#### Stored data

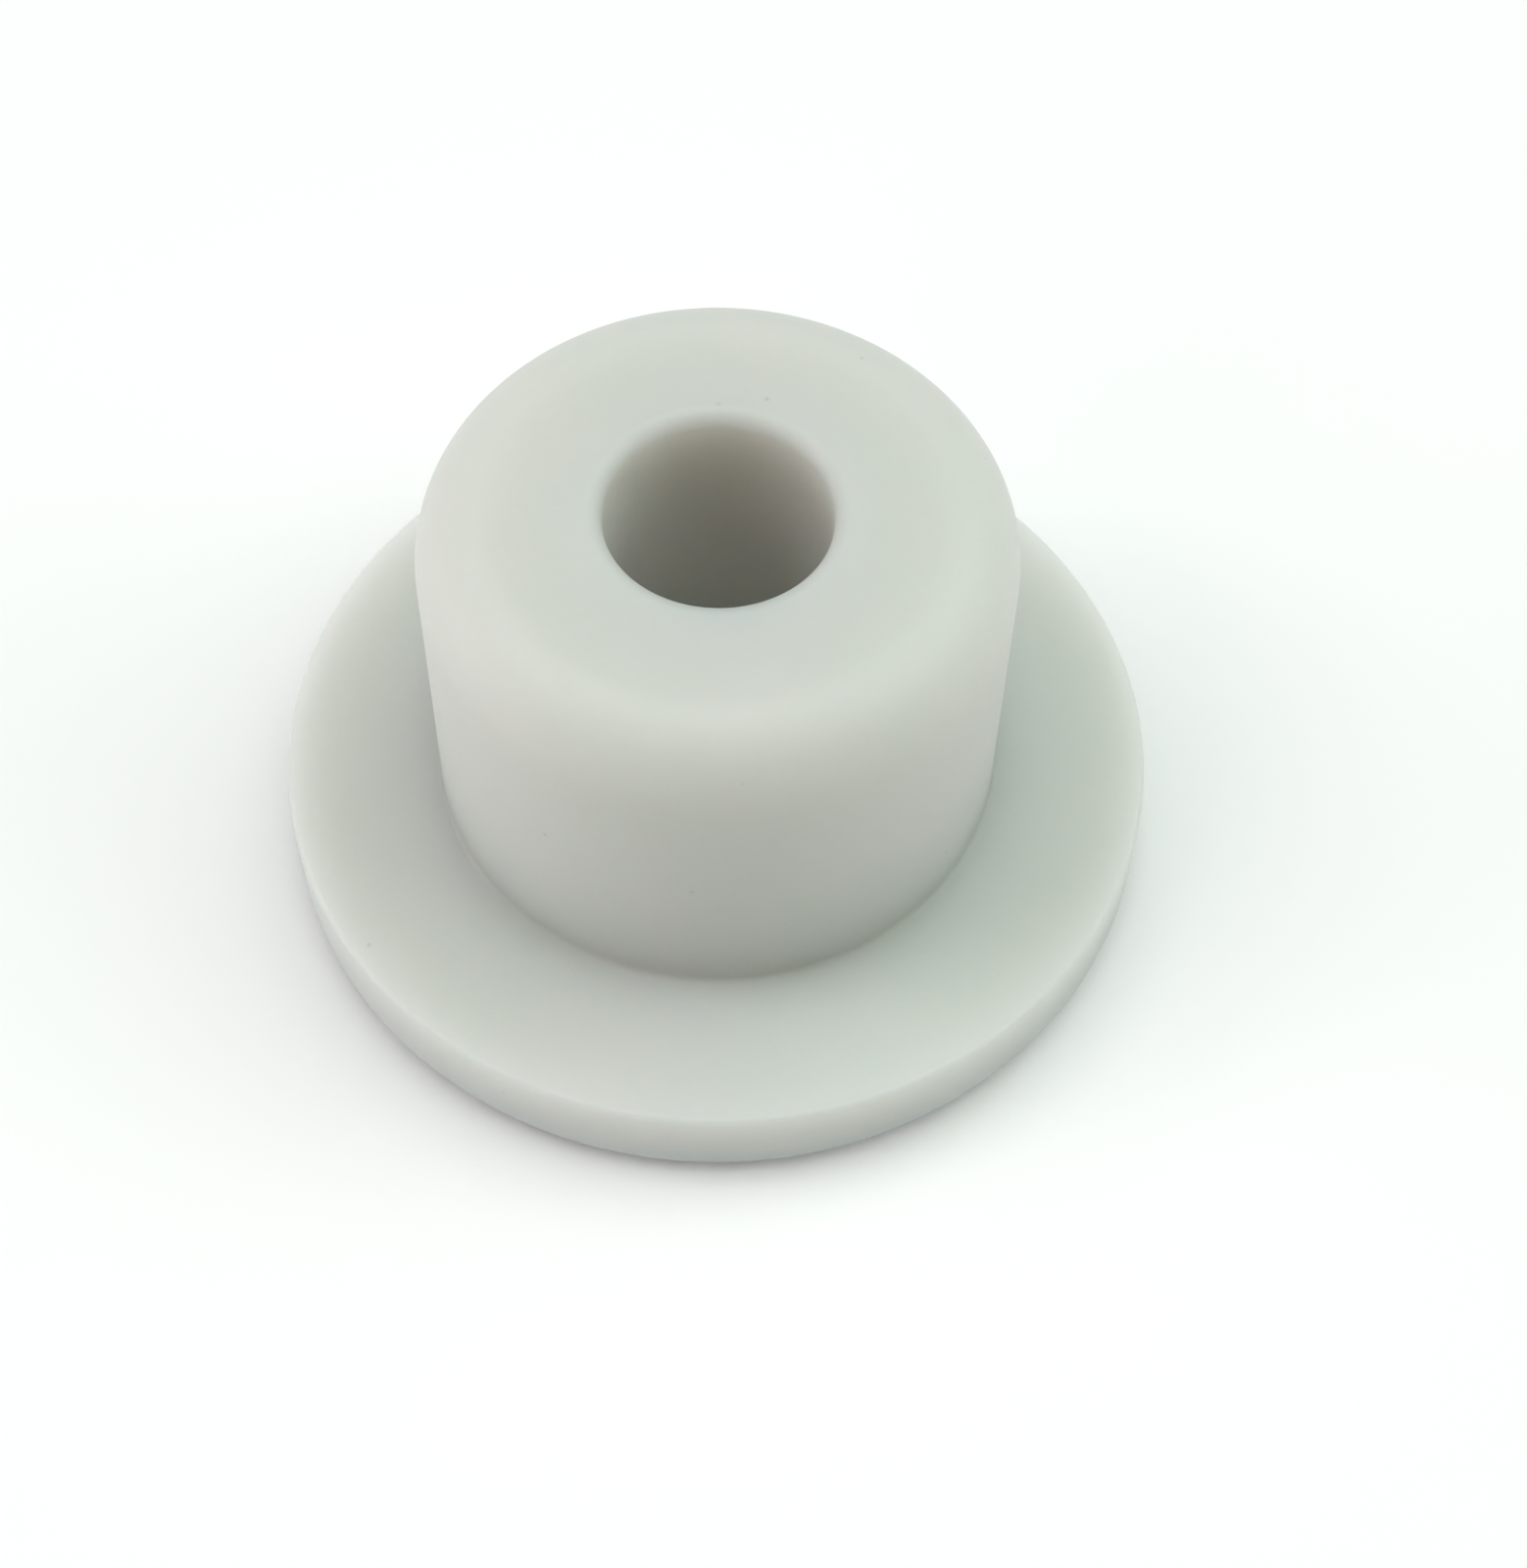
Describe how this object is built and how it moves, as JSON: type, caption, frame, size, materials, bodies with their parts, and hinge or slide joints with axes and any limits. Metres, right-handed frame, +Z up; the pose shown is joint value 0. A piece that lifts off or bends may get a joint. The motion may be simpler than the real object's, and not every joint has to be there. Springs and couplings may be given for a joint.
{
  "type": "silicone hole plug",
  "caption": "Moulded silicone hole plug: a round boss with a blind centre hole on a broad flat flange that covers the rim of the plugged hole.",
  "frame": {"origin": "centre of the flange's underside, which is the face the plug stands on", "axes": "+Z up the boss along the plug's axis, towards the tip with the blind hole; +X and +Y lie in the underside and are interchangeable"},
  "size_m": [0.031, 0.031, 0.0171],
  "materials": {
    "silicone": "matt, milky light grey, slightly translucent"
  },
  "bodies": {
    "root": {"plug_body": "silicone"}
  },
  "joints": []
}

#### What you need to do
The whole listing above needs to be written out again exactly.

#### Exercise response
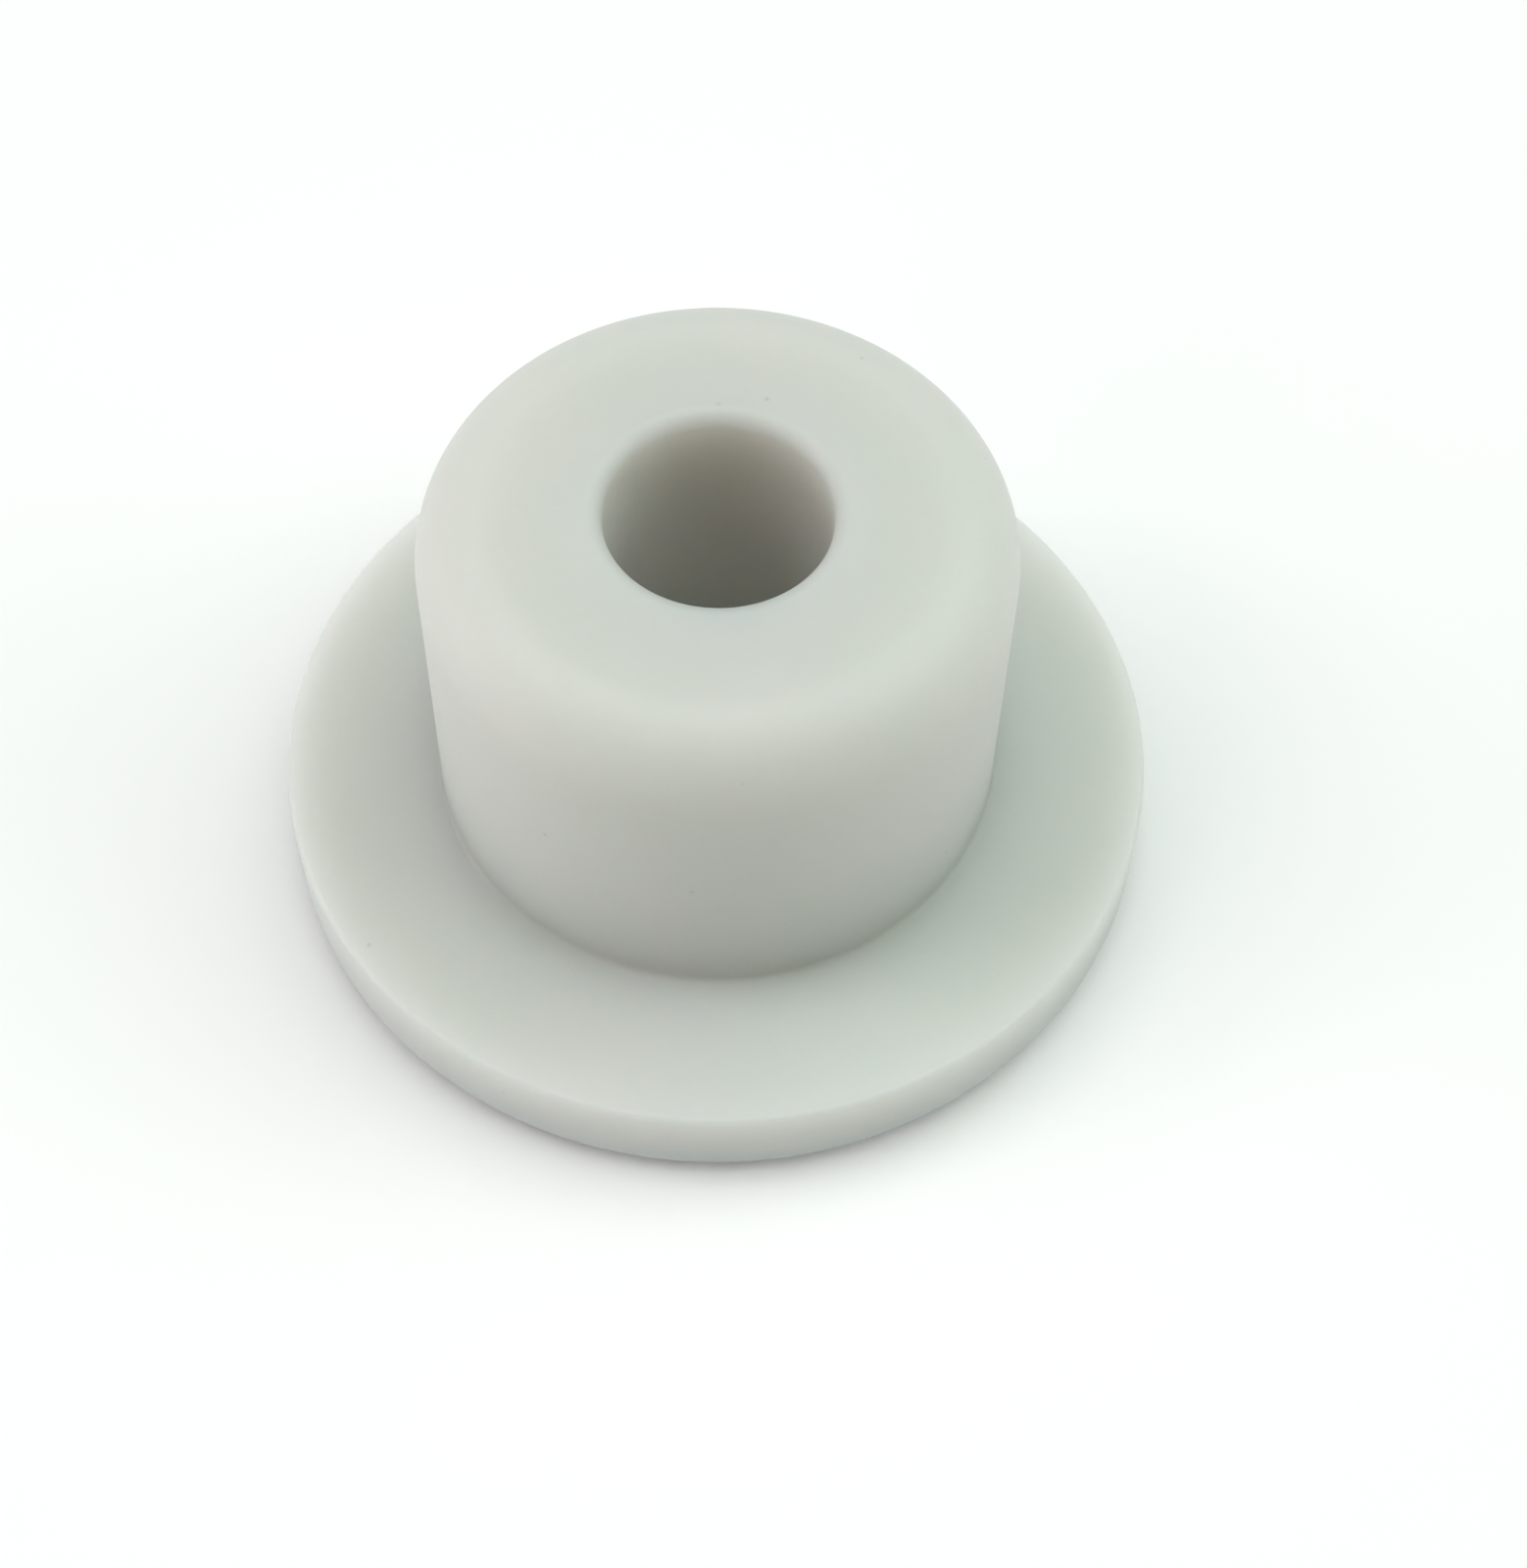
Describe how this object is built and how it moves, as JSON: type, caption, frame, size, materials, bodies with their parts, and hinge or slide joints with axes and any limits. Metres, right-handed frame, +Z up; the pose shown is joint value 0. A piece that lifts off or bends may get a joint. The motion may be simpler than the real object's, and not every joint has to be there. Springs and couplings may be given for a joint.
{
  "type": "silicone hole plug",
  "caption": "Moulded silicone hole plug: a round boss with a blind centre hole on a broad flat flange that covers the rim of the plugged hole.",
  "frame": {"origin": "centre of the flange's underside, which is the face the plug stands on", "axes": "+Z up the boss along the plug's axis, towards the tip with the blind hole; +X and +Y lie in the underside and are interchangeable"},
  "size_m": [0.031, 0.031, 0.0171],
  "materials": {
    "silicone": "matt, milky light grey, slightly translucent"
  },
  "bodies": {
    "root": {"plug_body": "silicone"}
  },
  "joints": []
}